Borrowing Jeffrey Goldfarb’s (2006) powerful imagery, focusing on the power of local cultures and bounded communities constitutes the sociology of small things. This perspective captures the place of action, addressing the significance of microcultural space in producing consequential political realities. The presence of politics on the microlevel recognizes that civic participation depends on joint action (Mische, 2007; Lichterman & Eliasoph, 2014). Intimate spaces are where discussions about sensitive topics can readily take place, which generate political power and, in the extreme, can lead to key turning points of history. In this regard, Goldfarb suggests that the kitchen table is a central symbol in the resistance against Eastern European authoritarianism that ultimately led to the dismantling of the Soviet bloc. Goldfarb does not suggest that all mundane cultures must be theorized, but, rather, the local environment under which they are produced provides a crucial stage for developing allegiance and shared perspectives that motivate collective action. Similar discussions take place in small places such as bookstores, salons, and clubs, shaping public meetings, and gatherings (Emirbayer & Sheller, 1998; Habermas, 1991). Situated in microcultural spaces, participants assume that others share a referential past, emotional contours, and a sense of belonging, which encourage present talk.
One must distinguish between an approach that focuses on established and recognized group cultures and ephemeral micropublics (what have been usefully named Goffman publics, recognizing the ordered relations among strangers; Ikegami, 2000). Goffman publics challenge researchers to understand how broader cultures permit the establishment of orderly interaction among strangers. That these stranger cultures are often fragile suggests that self-referential groups have advantages in establishing a stable social order through their shared expectations and a commitment to local traditions. In this way, a local sociology is related to, but is distinct from, the orderliness of interaction among distant publics (Goffman, 1983). Although both approaches build on the existence of interaction ritual, dramatism, which focuses on free-floating and untethered interaction, is distinct from localism, which asserts that action is responsive to the salience of the group and emphasizing the stability of group life through the salience of norms and expectations. In this perspective, practices—that is, actions that are recognized through the existence of local cultures—are central. Seeing groups as publics argues that every continuing group constitutes a local version of society. Each local scene is an instance of the larger culture, with style, images, and rules defining how interaction is to be transacted (Eliasoph & Lichterman, 2003).

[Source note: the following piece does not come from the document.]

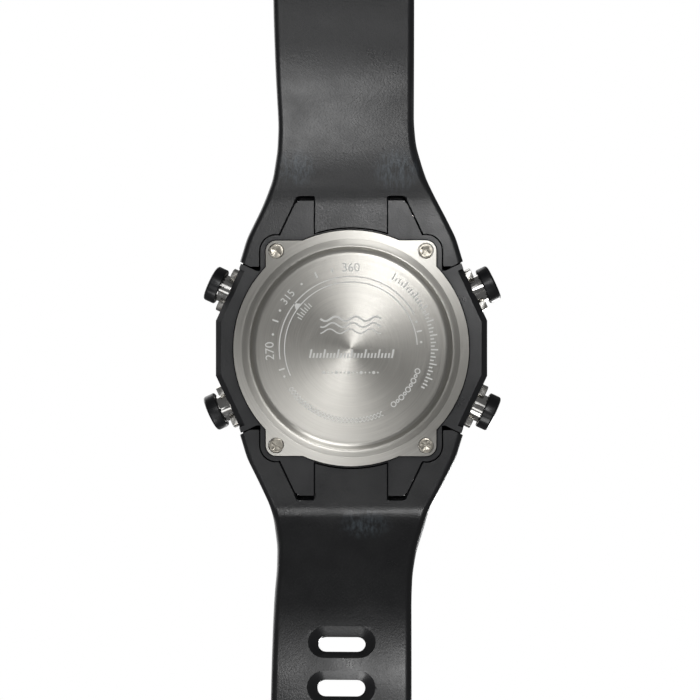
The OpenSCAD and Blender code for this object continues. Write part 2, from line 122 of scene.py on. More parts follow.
def cut(obj, cutter):
    """Takes a closed cutter out of a closed mesh."""
    modifier = obj.modifiers.new("cut", "BOOLEAN")
    modifier.operation = "DIFFERENCE"
    modifier.solver = "EXACT"
    modifier.object = cutter
    apply_modifiers(obj)
    bpy.data.objects.remove(cutter)
    return obj


def prism(name, outline, z0, z1):
    """A closed prism over an outline of [x, y] points."""
    n = len(outline)
    verts = [[x, y, z0] for x, y in outline] + [[x, y, z1] for x, y in outline]
    faces = [list(range(n))[::-1], list(range(n, 2 * n))]
    faces += [[i, (i + 1) % n, n + (i + 1) % n, n + i] for i in range(n)]
    return outward(mesh_object(name, verts, faces, False))


def arc(cx, cy, r, start, end, steps):
    """Points of an arc; angles in degrees."""
    turns = np.radians(np.linspace(start, end, steps + 1))
    return [[cx + r * math.cos(a), cy + r * math.sin(a)] for a in turns]


def tube_mesh(rings, closed=False):
    """Points and faces of a tube through rings of equal length. Open tubes get flat ends."""
    n = len(rings[0])
    verts = [p for ring in rings for p in ring]
    count = len(rings)
    faces = []
    for i in range(count if closed else count - 1):
        a, b = i * n, (i + 1) % count * n
        faces += [[a + j, a + (j + 1) % n, b + (j + 1) % n, b + j] for j in range(n)]
    if not closed:
        faces += [list(range(n))[::-1], [(count - 1) * n + j for j in range(n)]]
    return verts, faces


EDGE_ANGLE = 30
WELD_GAP = 2e-6


def soften(obj, width, angle=EDGE_ANGLE, plane=0.0):
    """Rounds the edges of a mesh and shades it by the area of its faces.

    Faces that meet within the plane angle are joined first, so that the bevel runs clean along flat sides.
    """
    obj.modifiers.new("weld", "WELD").merge_threshold = WELD_GAP
    if plane:
        planes = obj.modifiers.new("planes", "DECIMATE")
        planes.decimate_type = "DISSOLVE"
        planes.angle_limit = math.radians(plane)
    if width:
        bevel = obj.modifiers.new("bevel", "BEVEL")
        bevel.width = width * MM
        bevel.segments = 2
        bevel.limit_method = "ANGLE"
        bevel.angle_limit = math.radians(angle)
        bevel.miter_outer = "MITER_ARC"
    obj.modifiers.new("normals", "WEIGHTED_NORMAL").keep_sharp = False


# ---------------------------------------------------------------- materials

class Look:
    """One procedural material. Its coordinates are in millimetres in the frame."""

    def __init__(self, name, base, roughness, metallic=0.0, **inputs):
        self.material = bpy.data.materials.new(name)
        self.material.use_nodes = True
        self.tree = self.material.node_tree
        self.tree.nodes.clear()
        self.out = self.add("ShaderNodeOutputMaterial")
        self.shader = self.add("ShaderNodeBsdfPrincipled")
        self.tree.links.new(self.shader.outputs[0], self.out.inputs[0])
        self.put(self.shader, "Base Color", (*base, 1.0))
        self.put(self.shader, "Roughness", roughness)
        self.put(self.shader, "Metallic", metallic)
        for key, value in inputs.items():
            self.put(self.shader, key.replace("_", " "), value)
        place = self.add("ShaderNodeTexCoord").outputs["Object"]
        self.mm = self.vector("SCALE", place, 1 / MM)

    def add(self, kind, **settings):
        node = self.tree.nodes.new(kind)
        for key, value in settings.items():
            setattr(node, key, value)
        return node

    def put(self, node, key, value):
        """Sets or links one input."""
        if isinstance(value, bpy.types.NodeSocket):
            self.tree.links.new(value, node.inputs[key])
        else:
            node.inputs[key].default_value = value

    def vector(self, operation, a, b=None):
        node = self.add("ShaderNodeVectorMath", operation=operation)
        self.put(node, 0, a)
        if operation == "SCALE":
            self.put(node, "Scale", b)
        elif b is not None:
            self.put(node, 1, b)
        return node.outputs["Value" if operation == "LENGTH" else "Vector"]

    def math(self, operation, a, b=0.0):
        node = self.add("ShaderNodeMath", operation=operation)
        self.put(node, 0, a)
        self.put(node, 1, b)
        return node.outputs[0]

    def noise(self, scale, detail=3.0, roughness=0.5, at=None):
        node = self.add("ShaderNodeTexNoise")
        self.put(node, "Vector", at or self.mm)
        self.put(node, "Scale", scale)
        self.put(node, "Detail", detail)
        self.put(node, "Roughness", roughness)
        return node.outputs["Fac"]

    def range(self, value, low_in, high_in, low_out, high_out):
        node = self.add("ShaderNodeMapRange")
        keys = ("From Min", "From Max", "To Min", "To Max")
        for key, number in zip(keys, (low_in, high_in, low_out, high_out)):
            self.put(node, key, number)
        self.put(node, "Value", value)
        return node.outputs[0]

    def mix(self, share, a, b):
        node = self.add("ShaderNodeMix", data_type="RGBA")
        self.put(node, 0, share)
        self.put(node, 6, a if isinstance(a, bpy.types.NodeSocket) else (*a, 1.0))
        self.put(node, 7, b if isinstance(b, bpy.types.NodeSocket) else (*b, 1.0))
        return node.outputs[2]

    def parts(self):
        """X, Y and Z of the place."""
        node = self.add("ShaderNodeSeparateXYZ")
        self.put(node, 0, self.mm)
        return node.outputs

    def join(self, x, y, z):
        node = self.add("ShaderNodeCombineXYZ")
        for key, value in enumerate((x, y, z)):
            self.put(node, key, value)
        return node.outputs[0]

    def bump(self, height, distance, strength=1.0):
        """Relief of so many millimetres."""
        node = self.add("ShaderNodeBump")
        self.put(node, "Height", height)
        self.put(node, "Distance", distance * MM)
        self.put(node, "Strength", strength)
        self.put(self.shader, "Normal", node.outputs[0])

    def crevices(self, reach):
        """Painted shade from ambient occlusion: 1 in the open, falling to 0 deep in a groove as wide as the reach
        in millimetres.
        """
        node = self.add("ShaderNodeAmbientOcclusion", samples=6)
        self.put(node, "Distance", reach * MM)
        return self.math("POWER", node.outputs["AO"], 2.6)

    def blob(self, centre, radii):
        """1 at a place, falling to 0 at the radii round it."""
        offset = self.vector("SUBTRACT", self.mm, centre)
        share = self.vector("LENGTH", self.vector("DIVIDE", offset, radii))
        return self.range(share, 0.35, 1.0, 1.0, 0.0)

    def polar(self):
        """Distance from the Z axis and the angle round it."""
        x, y, _ = self.parts()
        r = self.math("SQRT", self.math("ADD", self.math("MULTIPLY", x, x), self.math("MULTIPLY", y, y)))
        return r, self.math("ARCTAN2", y, x)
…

Although researchers might not always engage the full processes of idiocultural creation, the methodological implication of this approach is to emphasize the significance of a meso-level of analysis. Given that idiocultures are fundamentally local, the study of idiocultures has to be grounded at the group level. On one hand, idiocultures suggest that small groups generate a self-reflexive basis for the interaction order, under which socialization, affiliation, and change take place. On the other hand, participants act in concert and create collective identities, constituting what Fine (2012) calls tiny publics, small cultures of shared interest, which provide the basis for a robust civil society. In other words, microcultures are both the cause and the effects of group engagement. Standing at the junction of the interactional and institutional, this approach considers the dimensions of both individuals and institutions, revealing forms of cohesion and disaffiliation. As a result, this group-based approach allows researchers to extend beyond the local and link individuals to larger social systems to which they also belong, a central feature of most sociological analysis. In doing so, it escapes the traditional black box that separates micro- and macrointerpretations.
The advantage of the meso-level of analysis is clearly embodied in Lichterman’s (2012) study of religion in public action. Building on the conception of group style that grounds macrolevel collective representations in everyday interaction, the author employs a cultural-interactionist model to examine religious communication and argues that group cultures shape religious expression in public settings. While researchers typically see religion as a stable institution, a group-level approach allows for the considerations of the interplay between macrocultural influences and nonreligious culture over time. Religious experience and articulation in public are scene-specific, converged on a group style.
Scholars have suggested that a meso-analysis of group interaction is also beneficial to organizational studies, emphasizing inhabited institutionalism, the perspective that suggests that organizational structures result from the agentic choices of participants in creating a normative order (Hallett, 2010). Vibrant idiocultures shape organizational life, through which colleagues share embedded meanings, manifested in practices, that shape ongoing organizational activity and outcomes. By examining how colleagues collaborate and challenge one another within the context of interaction orders, this approach emphasizes the local production of structure and knowledge. Researchers can build upon a meso-level of analysis to explore how microsocial orders are produced among coworkers who are at the same time embedded in larger social contexts. Lichterman and Eliasoph (2014) argue that patterned scene styles shape different civic action in complex organizations, refuting a unitary understanding of how voluntary associations influence civic participants.
In addition to the value of a group-level approach in its own terms, studying the development of idiocultures requires detailed ethnographic data collected by means of labor-intensive fieldwork. To this end, Fine (2003) proposes a “peopled ethnography,” a methodological perspective based on the close observation of an interacting group, incorporating both theoretical analysis and ethnographic detail. This approach differs from other ethnographic approaches that emphasize descriptive narrative or conceptual theory. In contrast, this perspective grounds the understanding of the environment in a set of detailed vignettes documented and manifested in field notes and interviews through scholar’s fieldwork, from which the researcher attempts to generalize the findings to other settings that have elements in common, producing a grounded theory based on the constant comparative method.
There are multiple microsociological approaches to understand how social systems are organized through face-to-face interaction, and each one suggests different methodological and theoretical choices. Emphasizing group cultures—idiocultures—emphasizes the value of watching closely, being present, responding sympathetically, and relying on careful and conscientious note-taking. This approach is based on the belief that participants in a social scene rely on their shared understanding and common experiences and that they can use these understandings and experiences to develop an ongoing and self-referential group culture. It is this belief that permits the suggestion that, while societies and global systems matter, sociology needs to begin on the local level. It is here that meanings develop and social relations are grounded.